I did a Stickley copy for my bedroom, see photo.
As far as glue up goes, a full dry fit is really necessary.
Also I glued the slats into the rails first, then the rails into the legs.
Since there were so many slats, you need to move quickly.
I agree that hide glue would be a benefit, but I used Titebond III and it was ok. I used a scrap cleat clamped to the bench as a backer to hold the tenon cheeks in place on each slat. So as you add glue to one end, seat it in the lower rail mortice, then drop it down onto the cleat. This holds everything in place until the top rail is ready to install over the tenons. Clamping the slats all in a plane on the cleat helps to line them up to seat in the top rail. Starting from one side, then rocking across the rest of the slats gets the job done. Still a nerve racking operation but it turned out fine. Then gluing the legs to the top and bottom rails was easy and could be clamped to my bench/table to ensure flat and square (check the diagonals). Notice that my rails were really I-beam rails with the edge of the I housing the slat mortises. This I-beam rail and slat structure is very solid and makes for a sturdy bed. I used I-beam rails for the bed support as well, with an I-beam mortise cut into the leg. I used regular hex bolts as the bed bolts I got were inferior. Simple bolt mortise caps adds a nice look and allows future access when you need to take it apart and move the bed. Hope yours turned out nice.
Was hoping to, but cannot see the photo.
Click on the document icon at the bottom.
Worked for me.
That bed involved some effort 😊
I did, and it requests that I download... you seem nice, but my IT guy will not let me download until the third date.
I built two of these beds. I glued it up basically in two steps. But before that I made sure all of the slats and rails were exactly matched, all the same length. Making sure that everything is standardized pretty much assures the pieces will glue up square. My first glue up was the top and bottom rails with the slats. I dry fitted the post without glue to make sure everything was squared up and the pieces would all fit together. Since the top rail is curved it is a good idea to save the top off-cut to help with the clamping. After I got the rails and slats glued up, I glued on the posts. Since the pieces are heavy it is a good idea to have some raised t-supports so you can easily run your clamps under the pieces you are glueing up. We have been using the beds form many years and no problems.
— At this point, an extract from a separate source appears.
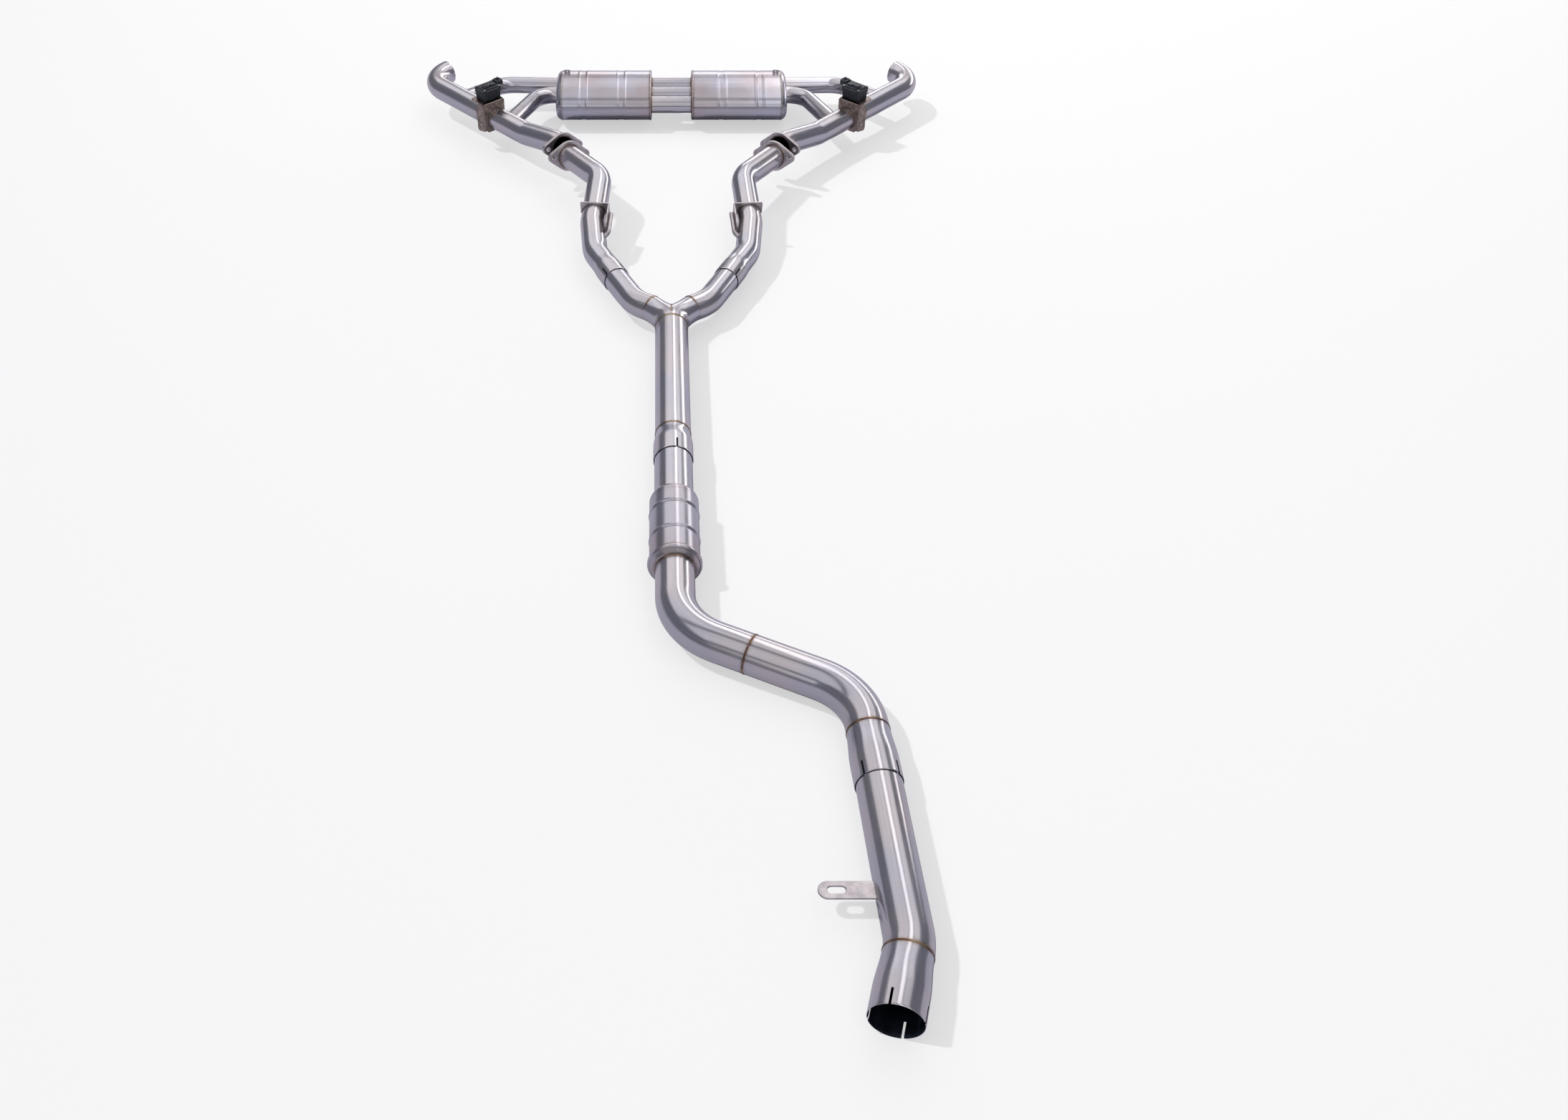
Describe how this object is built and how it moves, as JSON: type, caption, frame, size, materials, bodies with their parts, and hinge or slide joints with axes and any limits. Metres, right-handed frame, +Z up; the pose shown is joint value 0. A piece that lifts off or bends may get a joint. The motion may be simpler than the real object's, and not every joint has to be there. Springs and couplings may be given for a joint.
{
  "type": "racing exhaust system",
  "caption": "valved cat-back exhaust: slotted inlet, S-bend, resonator, Y-pipe, flanged mid and rear pipes, butterfly valves, twin crossover muffler and tail pipes",
  "frame": {"origin": "middle of the base of the whole system, on the floor that it lies on", "axes": "+Y from the inlet to the tail pipes, +X to the right seen from the inlet, +Z up"},
  "size_m": [1.31, 2.876, 0.1666],
  "materials": {
    "brushed_stainless": "brushed stainless tube",
    "cast_steel": "machined and heat-tinted stainless",
    "sheet_steel": "folded stainless sheet",
    "shaft_steel": "ground steel",
    "black_plastic": "moulded glass-filled plastic",
    "pale_plastic": "moulded plastic",
    "glass_packing": "glass wool"
  },
  "bodies": {
    "pipework": {"inlet_collar": "brushed_stainless", "front_pipe": "brushed_stainless", "front_hanger_tab": "sheet_steel", "joint_collar": "brushed_stainless", "s_pipe_lower": "brushed_stainless", "s_pipe_upper": "brushed_stainless", "resonator_front_cap": "brushed_stainless", "resonator_shell": "brushed_stainless", "resonator_rear_cap": "brushed_stainless", "resonator_outlet": "brushed_stainless", "resonator_core": "brushed_stainless", "resonator_packing": "glass_packing", "y_collar": "brushed_stainless", "y_trunk": "brushed_stainless", "y_collector": "brushed_stainless", "y_leg_right": "brushed_stainless", "y_leg_left": "brushed_stainless", "mid_pipe_lower_right": "brushed_stainless", "mid_pipe_lower_left": "brushed_stainless", "mid_pipe_upper_right": "brushed_stainless", "mid_pipe_upper_left": "brushed_stainless", "mid_hanger_bracket_right": "sheet_steel", "mid_hanger_bracket_left": "sheet_steel", "mid_hanger_rod_right": "sheet_steel", "mid_hanger_rod_left": "sheet_steel", "mid_flange_right": "cast_steel", "mid_flange_left": "cast_steel", "rear_flange_right": "cast_steel", "rear_flange_left": "cast_steel", "rear_pipe_right": "brushed_stainless", "rear_pipe_left": "brushed_stainless", "tail_pipe_right": "brushed_stainless", "tail_pipe_left": "brushed_stainless", "branch_pipe_right": "brushed_stainless", "branch_pipe_left": "brushed_stainless", "return_pipe_right": "brushed_stainless", "return_pipe_left": "brushed_stainless", "valve_body_right": "cast_steel", "valve_body_left": "cast_steel", "actuator_bracket_right": "sheet_steel", "actuator_bracket_left": "sheet_steel", "actuator_housing_right": "black_plastic", "actuator_housing_left": "black_plastic", "actuator_cover_right": "black_plastic", "actuator_cover_left": "black_plastic", "muffler_shell_right": "brushed_stainless", "muffler_shell_left": "brushed_stainless", "muffler_inner_plate_right": "brushed_stainless", "muffler_inner_plate_left": "brushed_stainless", "muffler_outer_plate_right": "brushed_stainless", "muffler_outer_plate_left": "brushed_stainless", "crossover_tube_front": "brushed_stainless", "crossover_tube_middle": "brushed_stainless", "crossover_tube_rear": "brushed_stainless"},
    "valve_left": {"valve_shaft_left": "shaft_steel", "valve_flap_left": "shaft_steel", "actuator_gear_left": "pale_plastic"},
    "valve_right": {"valve_shaft_right": "shaft_steel", "valve_flap_right": "shaft_steel", "actuator_gear_right": "pale_plastic"}
  },
  "joints": [
    {"name": "valve_left_turn", "type": "hinge", "parent": "pipework", "child": "valve_left", "pos_m": [-0.46845, 1.16639, 0.08], "axis": [0, 0, 1], "range_deg": [0, 85]},
    {"name": "valve_right_turn", "type": "hinge", "parent": "pipework", "child": "valve_right", "pos_m": [0.46845, 1.16639, 0.08], "axis": [0, 0, -1], "range_deg": [0, 85]}
  ]
}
I made this bed for my son. Its a beautiful design - thank you FWW. I don't remember the glue up being too stressful. I think I did it two stages like Hotdogman above. I do remember the challenge of the curves and I saved the cutoffs for this exact reason. Also my son helped me, so a second set of hands/eyes/emotional support helps.
All good advice. I have an alternative to bed bolt covers that I used to obtain a protruding through mortise look in keeping with the A&C style. I, too, used regular hex head bolts; mine were recessed into a squared hole. I made chamfered wooden plugs to fit the squared holes that are held in place with an embedded small permanent magnet that is attracted to the head of the bolt - they don't have to contact the head of the bolt, just be close enough to it for the magnetic force to support the plugs, which only weigh a few ounces. When you want to disassemble the bed, the bolt covers just lift off.